Setelah mengirimkan 6 tulisan perubahan, yang dikirim oleh peserta dari KPI wilayah Sumatera Barat, yang dapat dipastikan tidak melalui proses FGD, kami pasti harus mempertanggungjawabkan tulisan kami besok pagi.

Tapi biarlah itu menjadi catatan lain nanti, dalam tulisan ini aku ingin mencatat perjalanan ke Medan. Boarding pesawat pukul 13.15. Tapi aku sudah menunggu di chek in area sejak jam 11.00. Tak apa, disini bisa internetan gratis dan kencang. Mengikuti kicauan kurawa tentang calon-calon kepala daerah yang dibutuhkan Indonesia dan mengikuti percakapan master chef yg selalu fresh menjadikan kesendirianku di ruang ini tak menjadi sepi. Apalagi Hema dengan paket TMnya mau bercakap denganku hampir 35 menit.

Pesawat akhirnya berangkat, setelah berpindah dari terminal f6 ke terminal f2. Aku tiba di bandara Kualanamu pukul 16.15. Setelah tawar menawar, akhirnya sebuah taxi gelap mengantarku ke Hotel Santika. Sopir taxi yang ramah banyak menceritakan sejarah bandara Kualanamu dan tentu sejarahnya sendiri sebagai sopir taxi gelap disana. 

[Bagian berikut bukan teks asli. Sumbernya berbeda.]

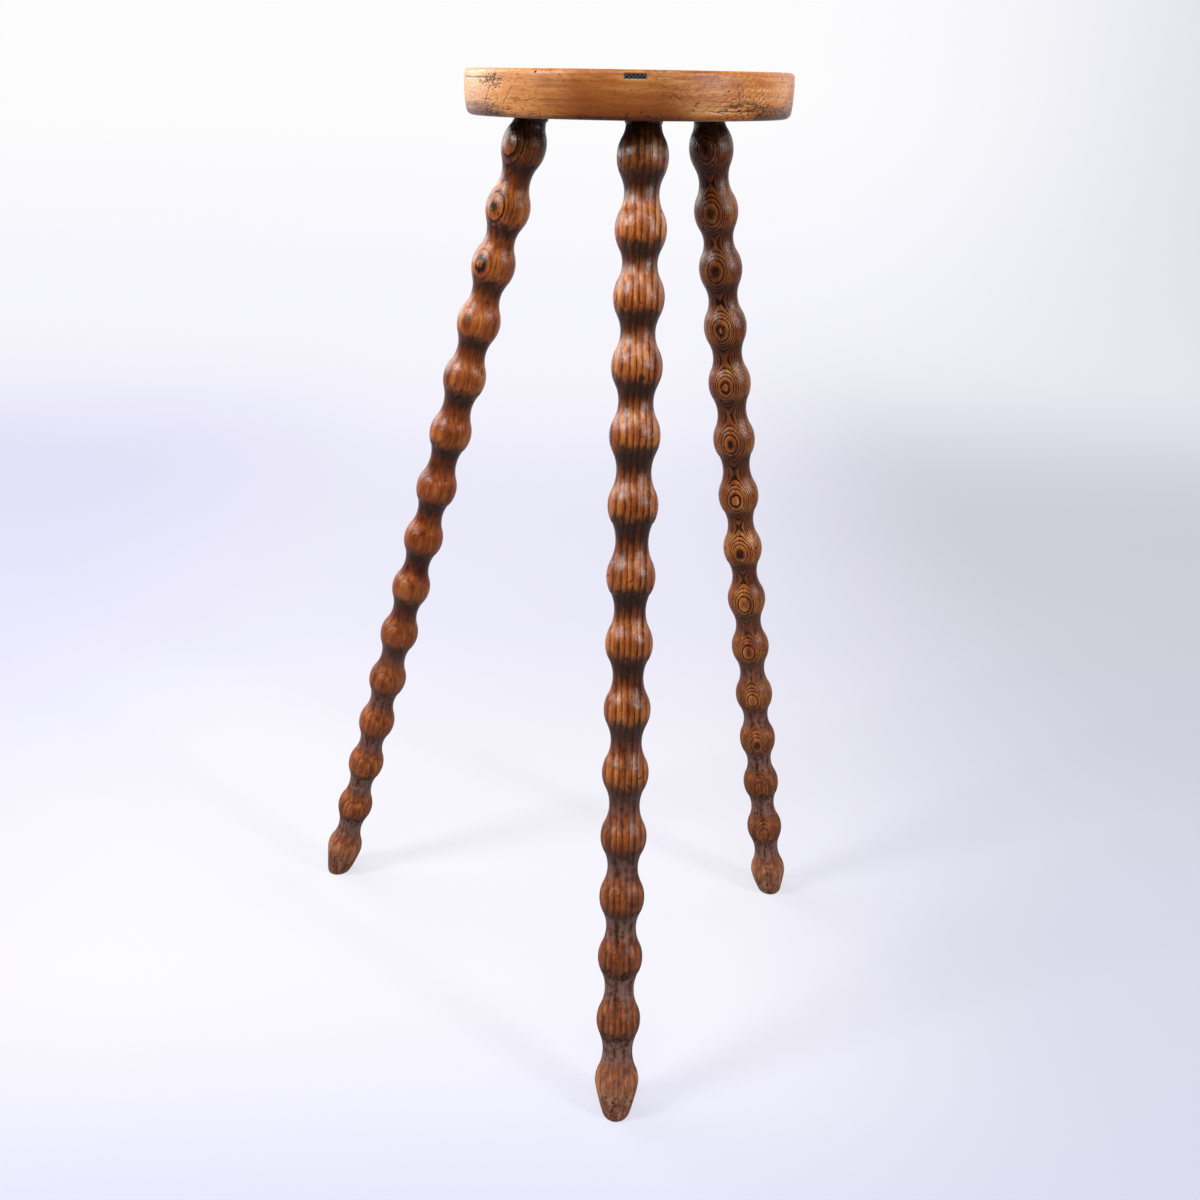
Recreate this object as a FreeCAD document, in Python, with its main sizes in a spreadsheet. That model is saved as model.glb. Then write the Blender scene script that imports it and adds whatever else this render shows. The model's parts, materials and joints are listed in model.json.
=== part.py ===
import FreeCAD, Part
import math
import os
import Sketcher

# Bobbin stool: a thick round seat on three turned legs that splay outwards.
# Millimetres, +Z up, floor at Z 0, origin at the centre of the floor area that the stool covers.

doc = FreeCAD.newDocument("bobbin_stool")
sheet = doc.addObject("Spreadsheet::Sheet", "Sizes")

# Driving sizes. Foot places are taken from the seat's axis; angles are in degrees.
sizes = {
    "seat_diameter": 250,
    "seat_thickness": 32,
    "seat_top_height": 802,
    "seat_belly_height": 21,
    "seat_belly_radius": 110,
    "seat_upper_arris_radius": 2,
    "seat_lower_arris_radius": 5,
    "socket_circle": 164,
    "socket_turn": 7.8,
    "front_foot_across": 8,
    "front_foot_forward": 239,
    "left_foot_across": 298,
    "left_foot_back": 87,
    "right_foot_across": 170,
    "right_foot_back": 72,
    "upper_bead_diameter": 37.4,
    "lower_bead_diameter": 36,
    "upper_neck_diameter": 25.2,
    "lower_neck_diameter": 23.8,
    "bead_length": 25,
    "collar_diameter": 27,
    "collar_height": 2.5,
    "foot_diameter": 23,
    "tenon_diameter": 20,
    "tenon_length": 24,
    "tenon_lead": 1.5,
    "tenon_fit": 0.05,
    "socket_spare": 1,
    "fastener_width": 14,
    "fastener_height": 3.2,
    "fastener_depth": 10,
    "fastener_gauge": 0.9,
    "fastener_drop": 4.2,
    "fastener_turn": 2,
    "fastener_sink": 0.3,
    "fastener_fit": 0.05,
    "overrun": 20,
}
for row, (alias, value) in enumerate(sizes.items(), start=1):
    sheet.set(f"A{row}", alias)
    sheet.set(f"B{row}", str(value))
    sheet.setAlias(f"B{row}", alias)
doc.recompute()

# Bead centres down a leg, as shares of the distance from the seat's underside to the floor.
bead_place_shares = [
    0.032, 0.095, 0.155, 0.218, 0.282, 0.348, 0.417, 0.484,
    0.551, 0.617, 0.685, 0.751, 0.818, 0.889, 0.961,
]
# The first beads are a little fatter than the rest.
upper_bead_count = 6
# The legs were turned by hand, so the rhythm of each, front, right and left, differs by a hair.
rhythm_shares = [1.0, 1.0047, 0.9945]
fastener_wave_count = 5


def size(alias):
    """The value of one named size."""
    return float(sheet.get(alias))


seat_radius = size("seat_diameter") / 2
foot_radius = size("foot_diameter") / 2
underside = size("seat_top_height") - size("seat_thickness")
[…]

Beruntung, sampai di hotel, teman native medan yang diundang teman kantorku sudah datang dan siap membawa kami menjelajah kota Medan. Kami memutuskan untuk berjalan kami. perjalanan hampir 3 km itu, kami nikmati dengan memotret gedung-gedung tua. Rumah bergaya cina di jalan perdana, bersisihan dengan gedung megah bangunan sisa penjajahan belanda yang tercatat di salah satu pilarnya didirikan pada tahun 1919.. Berikutnya disepanjang jalan pemuda kami bertemu banguan-bangunan tua yang masih terlihat megah, untuk ukuran zamannya bersisihan dengan gedung-gedung bangunan baru, seperti hotel, bank atau lainnya. Tak lupa gedung juang dan coffe kopi simpanan mertu yang menyedot perhatian kami karena keunikan namanya. 

Di rumah makan tip top kami memutuskan untuk makan malam. Bangunan tua dengan interior khas tradisi deli,dibuat menjadi rumah makan. Pelayannya menggunakan pakaian khas deli dengan memakai songkok, melayani kami. Tempat ini memang tidak jauh dari istana maemun yang terletak di jalan katamso. Dalam keremangan petang yang syahdu, akhirnya kami sampai di istana Maemun yang terkenal itu. Duduk didepan bangunan indah itu, aku membayangkan, kaum istina yang lalu lalang disana.